Jonathan Edwards writes, “The proud enjoy to speak in the most harsh, severe, and terrible language…they say we must be plain hearted and bold for Christ, we must declare war on sin wherever we see it, we must not mince the matter in the cause of God and when speaking for Christ…(this) is to overthrow all Christian meekness and gentleness…and defile(s) the mouths of the children of God…under a cloak of sanctity and zeal and boldness for Christ.”

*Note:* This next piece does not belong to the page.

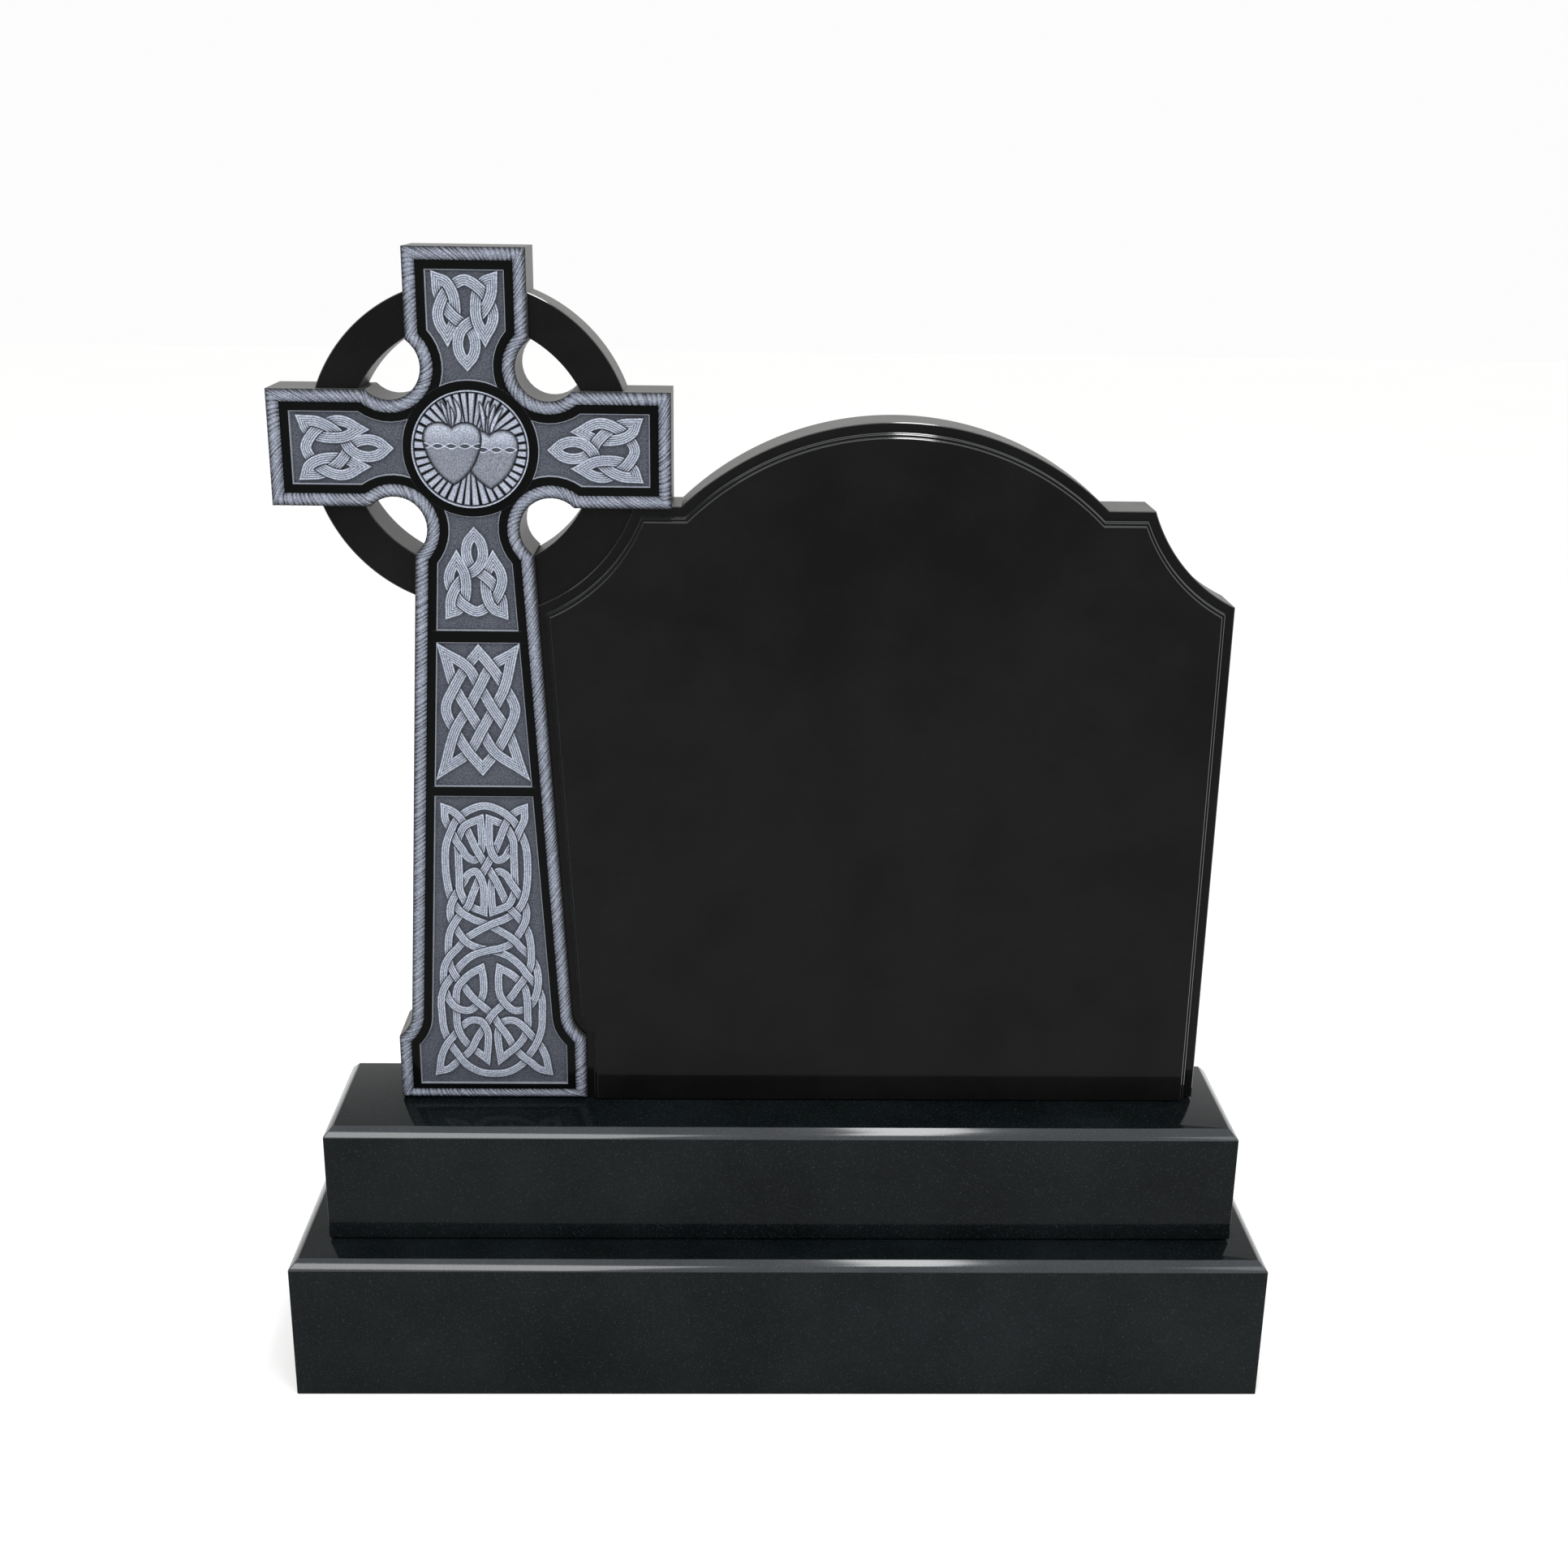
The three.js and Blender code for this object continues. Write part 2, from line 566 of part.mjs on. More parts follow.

R.C. Sproul too speaks so wisely about the spirit of humility versus an argumentative spirit. He writes, “It is so easy to disagree and debate. There is no way we are always going to agree with everybody on everything. But if we do disagree we should have a certain attitude in the context of disagreement an attitude of charity. Disagreements can be over important issues. There is nothing wrong with a godly agrument..when it is to get at truth. But it is one things to have a good, healthy, positive argument. It is another to have an argumentative spirit that seems to thrive on disunity, discord, and conflict. Pride is seen where we are not interested in anybody else’s opinion and where we just assume that anybody that disagrees with us must be wrong. We need to be teachable…(and have) convictions based on a humble heart and humble attitude. Humility is being able to listen to people and give an honest hearing and consideration to what they are saying.”

Conclusion

Let us be a people of conviction. Let us be striving and holding to the truth with a humble spirit of grace and submission to Jesus’ book. Let us not be awash in the pools of friction and disbelief but plant our feet with surety that God’s Word is true. Let us give others the room to grow and grant them grace to learn not just from our words but from the character with which we carry the truths breathed out by God’s Holy Spirit.